• **Written task**
Every entry must be copied word for word.
# # # # #
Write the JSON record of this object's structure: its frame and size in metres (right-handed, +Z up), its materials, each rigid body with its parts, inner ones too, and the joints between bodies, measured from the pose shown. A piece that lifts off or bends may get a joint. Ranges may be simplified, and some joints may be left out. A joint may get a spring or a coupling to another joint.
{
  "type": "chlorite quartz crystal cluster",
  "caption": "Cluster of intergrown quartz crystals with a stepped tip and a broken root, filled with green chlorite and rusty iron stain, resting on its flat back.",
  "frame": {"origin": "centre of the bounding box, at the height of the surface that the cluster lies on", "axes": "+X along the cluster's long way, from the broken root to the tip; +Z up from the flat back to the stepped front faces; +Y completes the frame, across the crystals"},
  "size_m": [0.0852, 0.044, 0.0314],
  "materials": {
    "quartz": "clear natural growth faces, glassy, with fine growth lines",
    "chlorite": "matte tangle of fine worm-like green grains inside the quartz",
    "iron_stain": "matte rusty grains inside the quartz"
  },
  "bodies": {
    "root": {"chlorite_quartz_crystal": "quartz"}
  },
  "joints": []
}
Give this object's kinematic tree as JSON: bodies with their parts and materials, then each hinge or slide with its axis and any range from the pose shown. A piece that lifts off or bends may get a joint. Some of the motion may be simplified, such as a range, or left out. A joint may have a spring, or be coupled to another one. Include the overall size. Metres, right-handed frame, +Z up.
# # # # #
• **Solution below**
Write the JSON record of this object's structure: its frame and size in metres (right-handed, +Z up), its materials, each rigid body with its parts, inner ones too, and the joints between bodies, measured from the pose shown. A piece that lifts off or bends may get a joint. Ranges may be simplified, and some joints may be left out. A joint may get a spring or a coupling to another joint.
{
  "type": "chlorite quartz crystal cluster",
  "caption": "Cluster of intergrown quartz crystals with a stepped tip and a broken root, filled with green chlorite and rusty iron stain, resting on its flat back.",
  "frame": {"origin": "centre of the bounding box, at the height of the surface that the cluster lies on", "axes": "+X along the cluster's long way, from the broken root to the tip; +Z up from the flat back to the stepped front faces; +Y completes the frame, across the crystals"},
  "size_m": [0.0852, 0.044, 0.0314],
  "materials": {
    "quartz": "clear natural growth faces, glassy, with fine growth lines",
    "chlorite": "matte tangle of fine worm-like green grains inside the quartz",
    "iron_stain": "matte rusty grains inside the quartz"
  },
  "bodies": {
    "root": {"chlorite_quartz_crystal": "quartz"}
  },
  "joints": []
}
Give this object's kinematic tree as JSON: bodies with their parts and materials, then each hinge or slide with its axis and any range from the pose shown. A piece that lifts off or bends may get a joint. Some of the motion may be simplified, such as a range, or left out. A joint may have a spring, or be coupled to another one. Include the overall size. Metres, right-handed frame, +Z up.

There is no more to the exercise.